### PROBLEM DETAILS
From the records below, transcribe only the lines running from the one with "Reconstruct the object" through the one with "TONGUE_END = 8 * MM". Keep both of those end lines.

### PROVIDED MATERIAL
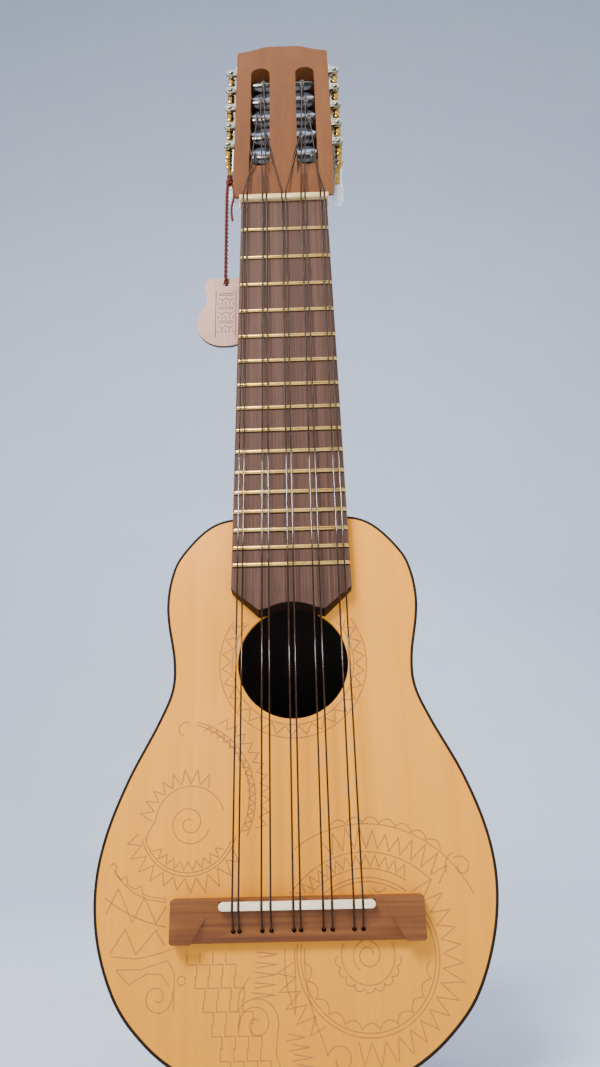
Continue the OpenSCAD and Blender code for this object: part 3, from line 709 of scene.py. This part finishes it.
# ------------------------------------------------------------------ fingerboard and frets
a0 = math.atan2(21.44, 15.75)
def end_r(i):
    return 26.6 - 1.4 * min(1.0, min(i, 40 - i) / 5)
arc_end = [(end_r(i) * math.cos(a0 + (math.pi - 2 * a0) * i / 40), -270 + end_r(i) * math.sin(a0 + (math.pi - 2 * a0) * i / 40)) for i in range(41)]
board = plate("fretboard_plate", [[(25, 0), (25, -0.01), (29, -235), (29, -236)] + arc_end + [(-29, -236), (-29, -235), (-25, 0)]], -11, TOP_Y, 0.4, M_BOARD)
for v in board.data.vertices:   # its lower end is cut back at a slant, so that its end face shows; that face is painted dark, as painted shade
    q = min(1.0, max(0.0, (-0.2345 - v.co.z) / 0.004)); t = min(1.0, max(0.0, (-0.005 - v.co.y) / 0.0055))
    v.co.z += 0.0026 * t * q
# the slanted end faces get the dark material: painted shade
board.data.materials.append(M_BINDING_AND_SHADE)
for p in board.data.polygons:
    if p.center.z < -0.2345 and p.normal.z < -0.3 and p.normal.y > -0.8:
        p.material_index = 1
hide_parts("fretboard")
parts = []
for i in range(1, 17):
    z = -370 * (1 - 2 ** (-i / 12)); w = 25 - z * 4 / 235
    xs = [(-w, 0.05), (-w + 0.25, 0.5), (-w + 0.6, 0.85), (-w + 1.1, 1.0)]
    xs += [(-x, h) for x, h in reversed(xs)]
    V = []; F = []; q = 12
    for x, h in xs:
        for j in range(q + 1):
            a = math.pi * j / q
            V.append((x, -10.95 - 1.05 * h * math.sin(a) ** 0.8, z - 1.0 * math.cos(a)))
    for a in range(len(xs) - 1):
        for j in range(q + 1):
            k = (j + 1) % (q + 1)
            F.append((a * (q + 1) + j, a * (q + 1) + k, (a + 1) * (q + 1) + k, (a + 1) * (q + 1) + j))
    F.append(tuple(range(q + 1))); F.append(tuple((len(xs) - 1) * (q + 1) + j for j in range(q + 1)))
    parts.append((V, F))
fr_o = mesh_obj("frets_domed", *join_geo(parts), M_FRET)
fr_o.data.set_sharp_from_angle(angle=math.radians(50))
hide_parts("frets")

# a thin dark strip just below each fret: painted shadow under the frets
parts = []
for i in range(1, 17):
    z = -370 * (1 - 2 ** (-i / 12)) - 1.0; w = 24.8 - z * 4 / 235
    parts.append(([(-w, -11.03, z), (w, -11.03, z), (w, -11.03, z - 0.5), (-w, -11.03, z - 0.5), (-w, -10.9, z), (w, -10.9, z), (w, -10.9, z - 0.5), (-w, -10.9, z - 0.5)],
                  [(0, 1, 2, 3), (7, 6, 5, 4), (0, 4, 5, 1), (1, 5, 6, 2), (2, 6, 7, 3), (3, 7, 4, 0)]))
fret_shadow_strips = mesh_obj("fret_painted_shadows", *join_geo(parts), M_BINDING_AND_SHADE, "root", smooth=False)

# ------------------------------------------------------------------ exact CAD shapes with their edges eased
def refine(node_name, name, mat, body, bevel=0.3, ang=30, seg=2, sharp=40):
    me = frame["nodes"][node_name].data.copy(); me.name = name
    bm = bmesh.new(); bm.from_mesh(me)
    bmesh.ops.remove_doubles(bm, verts=bm.verts, dist=2e-6)
    bmesh.ops.dissolve_limit(bm, angle_limit=math.radians(0.6), verts=bm.verts, edges=bm.edges)
    if bevel:
        es = [e for e in bm.edges if len(e.link_faces) == 2 and e.calc_face_angle(0) > math.radians(ang)]
        bmesh.ops.bevel(bm, geom=es, offset=bevel * MM, offset_type="OFFSET", segments=seg, profile=0.5, affect="EDGES", clamp_overlap=True)
    bmesh.ops.triangulate(bm, faces=[f for f in bm.faces if len(f.verts) > 4])
    bm.to_mesh(me); bm.free()
    me.materials.clear(); me.materials.append(mat)
    for p in me.polygons:
        p.use_smooth = True; p.material_index = 0
    me.set_sharp_from_angle(angle=math.radians(sharp))
    o = bpy.data.objects.new(name, me)
    S.collection.objects.link(o)
    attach(o, body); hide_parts(node_name)
    return o

refine("neck_headstock", "neck_and_head", M_NECK, "root", 0.0, sharp=13)
refine("nut", "nut_eased", M_NUT, "root", 0.15)
refine("saddle", "saddle_eased", M_BONE, "root", 0.2)
refine("bridge", "bridge_eased", M_BRIDGE, "root", 0.35)
for side_ in ("left", "right"):
    refine("tuner_plate_" + side_, "machine_plate_" + side_, M_NICKEL, "root", 0.12)
refine("plate_screws", "machine_screws", M_NICKEL, "root", 0.08)

# ------------------------------------------------------------------ strings
STRING_ROLLER = (0, 2, 3, 4, 1, 1, 4, 3, 2, 0)
WIND_X = (-17.6, -16.6, -14.6, -12.6, -10.8, 10.8, 12.6, 14.6, 16.6, 17.6)
ROLLER_STRING = (0, 4, 1, 2, 3)
roller_z = lambda j: 43.5 + 18.4 * j

def rounded(pts, r, n=5):
    pts = [Vector(p) for p in pts]
    out = [pts[0]]
    for a, b, c in zip(pts, pts[1:], pts[2:]):
        d1 = (a - b); d2 = (c - b); q = min(r, d1.length * 0.45, d2.length * 0.45)
        p0 = b + d1.normalized() * q; p2 = b + d2.normalized() * q
        for i in range(n + 1):
            t = i / n
            out.append(p0 * (1 - t) ** 2 + b * 2 * t * (1 - t) + p2 * t * t)
    out.append(pts[-1])
    return out

for c in range(5):
    parts = []
    for k in (2 * c, 2 * c + 1):
        zr = roller_z(STRING_ROLLER[k]); s = sad_x[k]
        wrap = [head(WIND_X[k], 8 - 5.85 * math.cos(a), zr + 5.85 * math.sin(a)) for a in (0.9, 0.6, 0.3, 0.05)]
        bend = rounded([wrap[-1], (nut_x[k], -12.8, 4.8), (nut_x[k], -12.9, 0.2), (s, -16.2, SAD_Z + 0.8), (s, -16.05, SAD_Z - 1.1),
                        (s, -11.9, TIE_Z + 1.2), (s, -10.9, TIE_Z + 0.25), (s, -10, TIE_Z), (s, -0.2, TIE_Z)], 0.5)
        pts = wrap[:-1] + bend
        parts.append(tube_geo(pts, 0.4, 12))
        parts.append(knot_geo((s, 1.2, TIE_Z), 0.28, 0.42, 0.4 * k))
    o = mesh_obj("string_pair_%d" % (c + 1), *join_geo(parts), M_STRING)
    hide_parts("course_%d" % (c + 1))

# ------------------------------------------------------------------ tuning machines
def worm_mesh(s, zr):
    y0, y1, ns, q = 4.0, 12.0, 96, 20
    lead = 2 * math.pi * 6.75 / 14
    V = []; F = []
    zc = zr + 8.5
    for i in range(ns + 1):
        a = math.radians(90) + 2 * math.pi * (i / ns - 0.5) * 8 / lead
        y = y0 + 8 * i / ns
        for j in range(q):
            t = 2 * math.pi * j / q + a
            u = 0.65 * math.cos(a) + 1.75 * math.cos(t); v = 0.65 * math.sin(a) + 1.75 * math.sin(t)
            V.append(head(s * (34.2 + u), y, zc - v))
    for i in range(ns):
        for j in range(q):
            k = (j + 1) % q
            F.append((i * q + j, i * q + k, (i + 1) * q + k, (i + 1) * q + j))
    F.append(tuple(range(q))); F.append(tuple(ns * q + j for j in range(q)))
    return V, F

def lathe_y(s, zr, prof, n=28):
    V = []; F = []
    zc = zr + 8.5
    for r, y in prof:
        for j in range(n):
            a = 2 * math.pi * j / n
            V.append(head(s * (34.2 + r * math.cos(a)), y, zc + r * math.sin(a)))
    for i in range(len(prof) - 1):
        for j in range(n):
            k = (j + 1) % n
            F.append((i * n + j, i * n + k, (i + 1) * n + k, (i + 1) * n + j))
    F.append(tuple(range(n))); F.append(tuple((len(prof) - 1) * n + j for j in range(n)))
    return V, F

BP = [(1.42, 0.0), (2.2, 0.05), (2.6, 0.5), (2.75, 1.6), (3.5, 2.8), (5.1, 4.1), (6.2, 5.6), (6.85, 7.4), (7.08, 9.2), (6.85, 10.8), (6.2, 12.2), (5.3, 13.3),
      (4.1, 14.1), (2.8, 14.6), (1.5, 14.9), (0.01, 15.0)]
def button_mesh(s, zr):
    # flattened pear: round in Z, slimmer in X
    V = []; F = []; n = 40; zc = zr + 8.5
    for r, y in BP:
        for j in range(n):
            a = 2 * math.pi * j / n
            lim = 3.6
            u = r * math.cos(a); v = r * math.sin(a)
            u = lim * math.tanh(u / lim * (1 + 0.35 * abs(u) / 7.1))
            V.append(head(s * 34.2 + u, 31 + y, zc + v))
    for i in range(len(BP) - 1):
        for j in range(n):
            k = (j + 1) % n
            F.append((i * n + j, i * n + k, (i + 1) * n + k, (i + 1) * n + j))
    F.append(tuple(range(n))); F.append(tuple((len(BP) - 1) * n + j for j in range(n)))
    return V, F

for s in (-1, 1):
    for j in range(5):
        k = j + 1 if s < 0 else j + 6
        zr = roller_z(j); key = "key_%d" % k; post = "post_%d" % k
        shaft = join_geo([worm_mesh(s, zr),
                          lathe_y(s, zr, [(1.4, 11.6), (1.4, 17.6), (1.9, 17.6), (2.1, 17.8), (2.1, 18.8), (1.75, 19.0), (1.75, 19.3), (2.1, 19.5), (2.1, 20.4), (1.9, 20.6),
                                          (1.4, 20.6), (1.4, 38.8)])])
        w = mesh_obj("worm_%d" % k, *shaft, M_BRASS, key)
        w.data.set_sharp_from_angle(angle=math.radians(50))
        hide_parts("worm_shaft_%d" % k)
        tip = mesh_obj("shaft_tip_%d" % k, *lathe_y(s, zr, [(1.1, -0.2), (1.4, 0.05), (1.4, 4.4)]), M_NICKEL, key)
        tip.data.set_sharp_from_angle(angle=math.radians(50))
        b = mesh_obj("pearl_button_%d" % k, *button_mesh(s, zr), M_PEARL, key)
        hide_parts("button_%d" % k)
        refine("cog_%d" % k, "gear_%d" % k, M_BRASS, post, 0.1)
        # roller, and the turns of string on it
        V = []; F = []; n = 40
        prof = [(4.2, 4.8), (4.6, 5.1), (4.6, 29.6), (4.4, 29.9), (2.5, 29.9), (2.5, 33.2)]
        for r, x in prof:
            for i in range(n):
                a = 2 * math.pi * i / n
                V.append(head(s * x, 8 + r * math.cos(a), zr + r * math.sin(a)))
        for i in range(len(prof) - 1):
            for q in range(n):
                p = (q + 1) % n
                F.append((i * n + q, i * n + p, (i + 1) * n + p, (i + 1) * n + q))
        F.append(tuple(range(n))); F.append(tuple((len(prof) - 1) * n + q for q in range(n)))
        r_o = mesh_obj("string_roller_%d" % k, V, F, M_CHROME, post)
        r_o.data.set_sharp_from_angle(angle=math.radians(35))
        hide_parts("roller_%d" % k)
        wx = abs(WIND_X[ROLLER_STRING[j]])
        turns = 4.1
        coil = []
        for i in range(int(turns * 36) + 1):
            t = i / (turns * 36); a = 2 * math.pi * turns * t + 1.1
            coil.append(head(s * (wx - 1.3 + 2.6 * t), 8 - 5.0 * math.cos(a), zr + 5.0 * math.sin(a)))
        c_o = mesh_obj("string_turns_%d" % k, *tube_geo(coil, 0.4, 10), M_WIND, post)

# ------------------------------------------------------------------ wood inside the box: the braces get their material
for node_name, mat, slot_name in (("soundboard_braces", M_BRACE, "brace_wood"),):
    o = frame["nodes"][node_name]
    o.data.materials.clear(); o.data.materials.append(mat)

# ------------------------------------------------------------------ stage: floor running up into a plain backdrop
M_STAGE = plain("stage_m", srgb(214, 224, 245), srgb(217, 227, 247), (0.9, 0.95), 6, bump_s=0.0)
FLOOR = -449.0
prof = [(-4000, FLOOR), (900, FLOOR)]
for i in range(1, 17):
    a = math.pi / 2 * i / 16
    prof.append((900 + 900 * math.sin(a), FLOOR + 900 * (1 - math.cos(a))))
prof.append((1800, 5000))
V = []; F = []
for y, z in prof:
    V += [(-5000, y, z), (5000, y, z)]
for i in range(len(prof) - 1):
    F.append((2 * i, 2 * i + 1, 2 * i + 3, 2 * i + 2))
stage = mesh_obj("stage_sweep", V, F, M_STAGE, None)

def area(name, loc, target, size, power, colour, size_y=None):
    li = bpy.data.lights.new(name, "AREA")
    li.energy = power; li.color = colour
    li.shape = "RECTANGLE"; li.size = size; li.size_y = size_y or size
    o = bpy.data.objects.new(name, li)
    S.collection.objects.link(o)
    o.location = loc
    o.rotation_mode = "QUATERNION"
    o.rotation_quaternion = (Vector(target) - Vector(loc)).to_track_quat("-Z", "Y")
    return o
area("key_light", (-0.75, -1.45, 1.15), (0, 0, -0.2), 0.7, 70, (1.0, 0.985, 0.95))
area("fill_light", (1.4, -1.4, 0.2), (0, 0, -0.2), 1.0, 13, (0.97, 0.98, 1.0))
area("top_light", (0.1, -0.2, 1.5), (0, 0, 0), 1.0, 12, (1.0, 1.0, 1.0))
area("back_light", (0.5, 1.3, 0.9), (0, 0, -0.2), 0.9, 8, (0.96, 0.98, 1.0))
# two window strips that only the strings catch
glints = [area("glint_a", (-0.22, -1.5, 0.475), (0, 0, -0.183), 0.5, 190, (1.0, 1.0, 1.0), 0.2),
          area("glint_b", (-0.12, -1.5, 0.053), (0, 0, -0.264), 0.5, 26, (1.0, 1.0, 1.0), 0.05)]
only = bpy.data.collections.new("string_glint")
for o in S.collection.all_objects:
    if o.name.startswith("string_pair_"):
        only.objects.link(o)
for o in glints:
    o.light_linking.receiver_collection = only
    o.visible_diffuse = False
world = bpy.data.worlds.new("studio")
S.world = world
world.use_nodes = True
bg = next(n for n in world.node_tree.nodes if n.type == "BACKGROUND")
bg.inputs["Color"].default_value = (0.78, 0.84, 0.92, 1)
bg.inputs["Strength"].default_value = 0.45
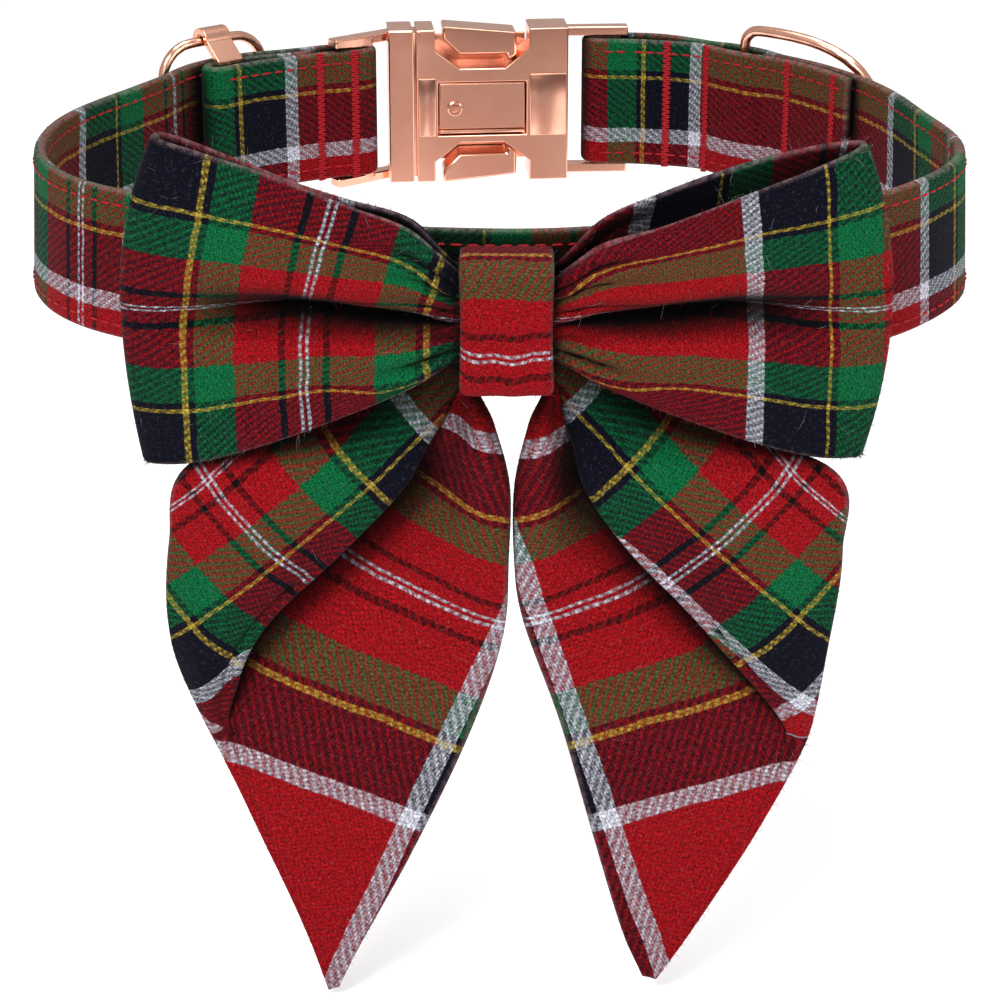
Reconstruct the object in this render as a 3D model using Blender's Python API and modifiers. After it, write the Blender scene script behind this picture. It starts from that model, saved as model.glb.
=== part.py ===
"""Pet collar with a sailor bow: tartan strap, bow, knot, tails and rose gold fittings.

Metres, +Z up, the bow at -Y. The origin is the middle of the neck opening, at the strap's mid height.
"""

import math

import bmesh
import bpy
import numpy as np
from mathutils import Matrix, Vector

MM = 0.001

# Strap
STRAP_WIDTH = 25 * MM
STRAP_THICK = 2.2 * MM
CLEARANCE = 0.35 * MM
LOOP_HALF_WIDTH = 78.5 * MM
LOOP_HALF_DEPTH = 65 * MM
STRAP_STEP = 4.5 * MM
STRAP_LEAN = 0.7 * MM
LEAN_START_Y = 35 * MM
LEAN_RUN = 30 * MM
RIGHT_FOLD_LENGTH = 58 * MM
SEWN_END_GAP = 8 * MM
LAYER_BLEND = 14 * MM

# The loop in plan, clockwise seen from above, between the buckle's two bars
LOOP_PLAN = [
    # across, depth: shares of LOOP_HALF_WIDTH and LOOP_HALF_DEPTH
    (0.459, 0.955),
    (0.682, 0.735),
    (0.841, 0.462),
    (0.949, 0.123),
    (0.994, -0.185),
    (0.943, -0.431),
    (0.777, -0.677),
    (0.459, -0.885),
    (0.000, -1.000),
    (-0.459, -0.885),
    (-0.777, -0.677),
    (-0.957, -0.461),
    (-1.023, -0.185),
    (-0.985, 0.123),
    (-0.868, 0.385),
    (-0.707, 0.635),
    (-0.548, 0.775),
]

# Buckle, in its own frame: u along the strap, v outward, w up
BUCKLE_X = -5 * MM
BUCKLE_Y = 64 * MM
BUCKLE_TURN = math.radians(5)
BUCKLE_HEIGHT = 30.2 * MM
BUCKLE_THICK = 8.6 * MM
PLUG_LENGTH = 4.8 * MM
SOCKET_LENGTH = 29.6 * MM
BUCKLE_SEAM = 0.6 * MM
SOCKET_RIGHT = 17 * MM
EDGE_BEVEL = 0.45 * MM
BAR_WIDTH = 6.4 * MM
BAR_THICK = 2.0 * MM
BAR_CLEARANCE = 0.5 * MM
PLUG_FOLD_GAP = 0.5 * MM
SOCKET_FOLD_GAP = 1.5 * MM
PLUG_BAR_DROP = 5.0 * MM
SOCKET_BAR_DROP = 0.3 * MM
ARM_THICK = 3.0 * MM
ARM_STEP = 0.5 * MM
ARM_OVERHANG = 1.4 * MM
TONGUE_HEIGHT = 12 * MM
TONGUE_THICK = 2.6 * MM
TONGUE_END = 8 * MM

# Release levers in the trapezoid notches above and below the plate
NOTCH_TOP_LEFT = -9.0 * MM
NOTCH_TOP_RIGHT = 9.4 * MM
NOTCH_SLOPE_RUN = 4.8 * MM
NOTCH_DEPTH = 7.4 * MM
NOTCH_LIP = 4.0 * MM
LEVER_LEFT = -7.4 * MM
LEVER_RIGHT = 7.0 * MM
LEVER_TIP_RISE = 0.5 * MM
LEVER_ROOT_SINK = 0.9 * MM
LEVER_HEIGHT = 5.2 * MM
LEVER_THICK = 6.6 * MM
LEVER_CHAMFER = 3.2 * MM
LEVER_FOOT = 1.6 * MM
LEVER_PIVOT_U = 6.2 * MM
LEVER_PIVOT_SINK = 3.0 * MM

# Plate and screw in the middle of the socket's neck side
RECESS_LEFT = -8.4 * MM
RECESS_RIGHT = 8.8 * MM
RECESS_TOP = 4.7 * MM
RECESS_BOTTOM = -5.9 * MM
RECESS_DEPTH = 1.3 * MM
PLATE_THICK = 0.9 * MM
PLATE_FOOT = 1.4 * MM
SCREW_U = -5.2 * MM
SCREW_W = -0.4 * MM
SCREW_RADIUS = 1.45 * MM
SCREW_HEIGHT = 0.5 * MM

# D ring
RING_X = 46 * MM
RING_WIRE = 1.1 * MM
RING_RISE = 2.8 * MM
RING_REACH = 29 * MM
RING_CORNER = 3.2 * MM
RING_ROUND = 2.6
RING_TILT = math.radians(8)
RING_POCKET = 9 * MM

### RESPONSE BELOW
Reconstruct the object in this render as a 3D model using Blender's Python API and modifiers. After it, write the Blender scene script behind this picture. It starts from that model, saved as model.glb.
=== part.py ===
"""Pet collar with a sailor bow: tartan strap, bow, knot, tails and rose gold fittings.

Metres, +Z up, the bow at -Y. The origin is the middle of the neck opening, at the strap's mid height.
"""

import math

import bmesh
import bpy
import numpy as np
from mathutils import Matrix, Vector

MM = 0.001

# Strap
STRAP_WIDTH = 25 * MM
STRAP_THICK = 2.2 * MM
CLEARANCE = 0.35 * MM
LOOP_HALF_WIDTH = 78.5 * MM
LOOP_HALF_DEPTH = 65 * MM
STRAP_STEP = 4.5 * MM
STRAP_LEAN = 0.7 * MM
LEAN_START_Y = 35 * MM
LEAN_RUN = 30 * MM
RIGHT_FOLD_LENGTH = 58 * MM
SEWN_END_GAP = 8 * MM
LAYER_BLEND = 14 * MM

# The loop in plan, clockwise seen from above, between the buckle's two bars
LOOP_PLAN = [
    # across, depth: shares of LOOP_HALF_WIDTH and LOOP_HALF_DEPTH
    (0.459, 0.955),
    (0.682, 0.735),
    (0.841, 0.462),
    (0.949, 0.123),
    (0.994, -0.185),
    (0.943, -0.431),
    (0.777, -0.677),
    (0.459, -0.885),
    (0.000, -1.000),
    (-0.459, -0.885),
    (-0.777, -0.677),
    (-0.957, -0.461),
    (-1.023, -0.185),
    (-0.985, 0.123),
    (-0.868, 0.385),
    (-0.707, 0.635),
    (-0.548, 0.775),
]

# Buckle, in its own frame: u along the strap, v outward, w up
BUCKLE_X = -5 * MM
BUCKLE_Y = 64 * MM
BUCKLE_TURN = math.radians(5)
BUCKLE_HEIGHT = 30.2 * MM
BUCKLE_THICK = 8.6 * MM
PLUG_LENGTH = 4.8 * MM
SOCKET_LENGTH = 29.6 * MM
BUCKLE_SEAM = 0.6 * MM
SOCKET_RIGHT = 17 * MM
EDGE_BEVEL = 0.45 * MM
BAR_WIDTH = 6.4 * MM
BAR_THICK = 2.0 * MM
BAR_CLEARANCE = 0.5 * MM
PLUG_FOLD_GAP = 0.5 * MM
SOCKET_FOLD_GAP = 1.5 * MM
PLUG_BAR_DROP = 5.0 * MM
SOCKET_BAR_DROP = 0.3 * MM
ARM_THICK = 3.0 * MM
ARM_STEP = 0.5 * MM
ARM_OVERHANG = 1.4 * MM
TONGUE_HEIGHT = 12 * MM
TONGUE_THICK = 2.6 * MM
TONGUE_END = 8 * MM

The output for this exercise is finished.